Following is the report of my work done on Ahmia(https://ahmia.fi) during Google Summer of Code 2017.
Ahmia is a search engine that indexes, searches, and catalogs content published on Tor Hidden Services. First of all I would like to thank my mentor, Juha Nurmi, and the Tor community for their constant guidance. It has been a productive summer for me and a great experience working with the Tor community.
The codebase is divided into three parts :
- Index : It refers to the data that Ahmia has collected.
- Crawler : It is the part that crawls onions on the Tor network and feed it to the index.
- Site : It is the backbone of Ahmia that includes the design of the website and makes the search engine work.
My work was distributed among these three parts. Below is the list of tasks I accomplished during GSoC followed by ideas for future works.
Ahmia blacklists onions containing child abuse media. I wrote a script[1] that fetches these websites from HiddeWiki and blacklists them from our database. I also created a cronjob that automatically runs once a week and blacklists these onions.
Add page now allows users and hidden service operators to add onions to Ahmia index. It now supports addition of subdomains too. My work included adding a model for add service and saving the added domains to the local database of Django. Domains are periodically added to Ahmia index once it passes our blacklist filter. These domains are removed from local databse periodically using cronjob.
- Add page model
- Add page data
- Add page updates and cronjob
- Fixed redirections
- Sub-domain support in 'add'
Ahmia now supports latest version of Elasticsearch i.e 5.4 for indexing.

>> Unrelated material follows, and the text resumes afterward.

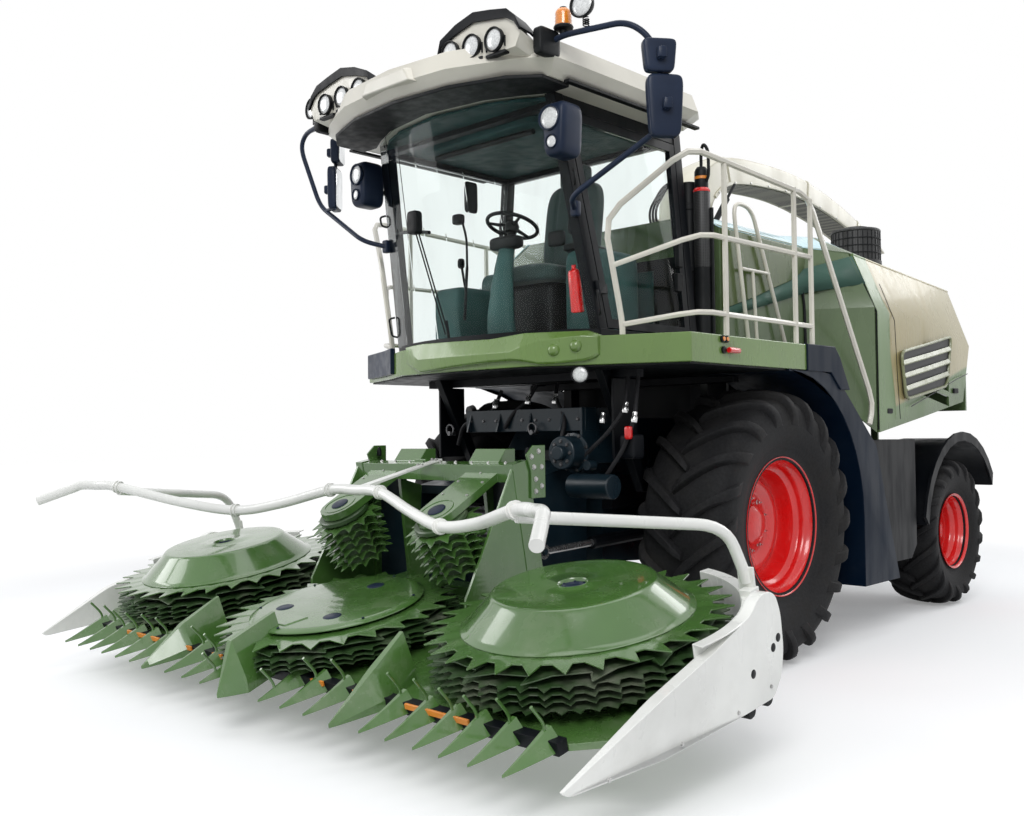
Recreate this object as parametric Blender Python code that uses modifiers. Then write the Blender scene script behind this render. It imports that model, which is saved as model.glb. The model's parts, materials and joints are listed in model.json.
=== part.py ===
# Forage harvester with a rotary maize header, metres, +Z up, front towards -Y.
# The machine's own left side is +X.  Sizes come first, then shape helpers,
# then one function for each sub-assembly.
import math

import bmesh
import bpy
from mathutils import Matrix, Vector

# General clearances
SEAT = 0.0003            # between pieces that rest on each other
RUNNING = 0.008          # between pieces that move past each other
BURY = 0.006             # how far joined shapes reach into each other
FLAT_ANGLE = math.radians(0.05)

# Wheels
WHEELBASE = 3.05
FRONT_TRACK = 2.23
FRONT_TYRE_RADIUS = 0.90
FRONT_TYRE_WIDTH = 0.62
FRONT_RIM_RADIUS = 0.44
FRONT_RIM_WIDTH = 0.50
FRONT_LUG_HEIGHT = 0.052
REAR_TRACK = 2.24
REAR_TYRE_RADIUS = 0.635
REAR_TYRE_WIDTH = 0.46
REAR_RIM_RADIUS = 0.31
REAR_RIM_WIDTH = 0.40
REAR_LUG_HEIGHT = 0.040
RIM_SHEET = 0.014
RIM_LIP = 0.028          # flange height above the bead seat
HUB_RADIUS = 0.15
KINGPIN_TRACK = 1.90
KINGPIN_RADIUS = 0.045
STEER_ARM_LENGTH = 0.16
TIE_ROD_RADIUS = 0.018

# Chassis
RAIL_OUTER = 0.52        # half width over the frame rails
RAIL_WIDTH = 0.08
RAIL_BASE = 1.02
RAIL_HEIGHT = 0.22
RAIL_FRONT = -0.72
RAIL_REAR = 3.72
CROSS_MEMBER = 0.12
AXLE_BEAM_DEPTH = 0.16   # half depth of the front axle casing
AXLE_BEAM_BASE = 0.72
REAR_BEAM_HALF = 0.07
DRIVE_RADIUS = 0.17
BULKHEAD_HALF_WIDTH = 0.72
BULKHEAD_Y = 0.38
BULKHEAD_TOP = 2.35
TANK_FRONT = 1.12        # side tanks between the wheels
TANK_REAR = 2.14
TANK_BASE = 0.50
TANK_TOP = 1.44
TANK_OUTER = 1.36
TANK_SLOPE_SHARE = 0.10

# Crop flow
THROAT_HALF_WIDTH = 0.40
LIFT_AXIS_Y = -0.70
LIFT_AXIS_Z = 1.30
LIFT_PIN_RADIUS = 0.035
CHOPPER_DEPTH = 1.06
CHOPPER_BASE = 0.64
CHOPPER_HEIGHT = 0.98
FEEDER_LENGTH = 0.80
FEEDER_BACK = 0.098      # from the lift axis to the housing's rear
FEEDER_HEIGHT = 0.66
FEED_ROLLER_RADIUS = 0.115

# Body
BODY_FRONT = -0.08
BODY_REAR = 3.40
BODY_BASE = 1.50
BODY_TOP = 3.00
BODY_HALF_WIDTH = 1.41
DECK_HALF_WIDTH = 0.98   # upper body beside the walkway
PANEL = 0.03
ENGINE_LENGTH = 1.25
ENGINE_WIDTH = 0.80
ENGINE_HEIGHT = 1.05

# Platform and fenders
PLATFORM_HALF_WIDTH = 1.45
PLATFORM_FRONT = -1.42
PLATFORM_REAR = 0.34
PLATFORM_BASE = 1.92
PLATFORM_HEIGHT = 0.17
FENDER_RADIUS = 1.00     # front arch, about the front hub
FENDER_SHEET = 0.012
FENDER_BASE = 0.40
REAR_FENDER_RADIUS = 0.78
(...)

The statistics was broken and there were several redirections required in the codebase to fix it. I also added a linking structure of domians on Ahmia database on the statistics page(https://ahmia.fi/stats/link_graph/). I used libraries like Gephi and sigma.js for popularity graph.
- Linking structure
- Fixed broken 'Stats' page and linking graph structure
- Working link graph at '/stats/link_graph'
- Stats page upgrades
Ahmia now has a detailed documentation at the website as well as Github page. Also the 'about' page has been updated and several outdated and expired pages have been removed.
- Advanced search options
I mentioned in my initial proposal to implement advanced search features like "",|| and && as a secondary task if time permits. Although I started working on adding support for these features but could not complete it. I plan to complete these features in my free time after GSoC.
- Replacing polipo with torsocks
Initially I planned to replace polipo with torsocks for crawling purposes since polipo has been discontinued. But when we tested torsocks it did not provide any significant improvement over polipo for now. After discussion with my mentor we decided to drop this idea for now.
- Scoring algorithm for better search results
Tweaking the scoring algorithm has been one of the frequently discussed tasks and a high priority task for better search results. As of now Ahmia ranks results based on high authority value. Authority is a value computed by the PageRank algorithm. High authority means a page is linked a lot by other high authority pages. However this approach prioritizes well known domains like Hidden Wiki in favour of individual forums or guides even though the latter better matches the search queries.
For an instance, for request like “how to operate a tor hidden service”, relevant results with low authority (like an unknown forum post called “how to operate a hidden service”) will be in the bottom of the results list when a high authority less relevant page (like “Tor hidden wiki”) will be in the top of the results. This need to be handled.
One possible way is to use Elastic boosting which uses '_score'. Refer https://www.elastic.co/guide/en/elasticsearch/guide/current/scoring-theory.html https://www.elastic.co/guide/en/elasticsearch/guide/current/boosting-by-popularity.html
- More statistics and better API
Apart from the linking structure, we could add more visualizations and statictics. I made a popularity graph earlier but since the API I used is no longer available we had to remove it. We can create similar API's to visualize stats such as popularity and uptime of onions.
- Preview of the onion when pointer is hovered upon it
Often users are hesitant about opening an unknown link on tor network. Preview of onions on search page can be very handy for users as they can have a look at the webpage and decide if they want to open it. This can easily be implemented using jquery. Have a look at https://github.com/lonekorean/mini-preview for instance.
I plan to contribute to Ahmia in my free time even after GSoC. Ahmia is already considered one of the best search engines in its domain. If more time and work is put in its development, it can achieve much greater heights.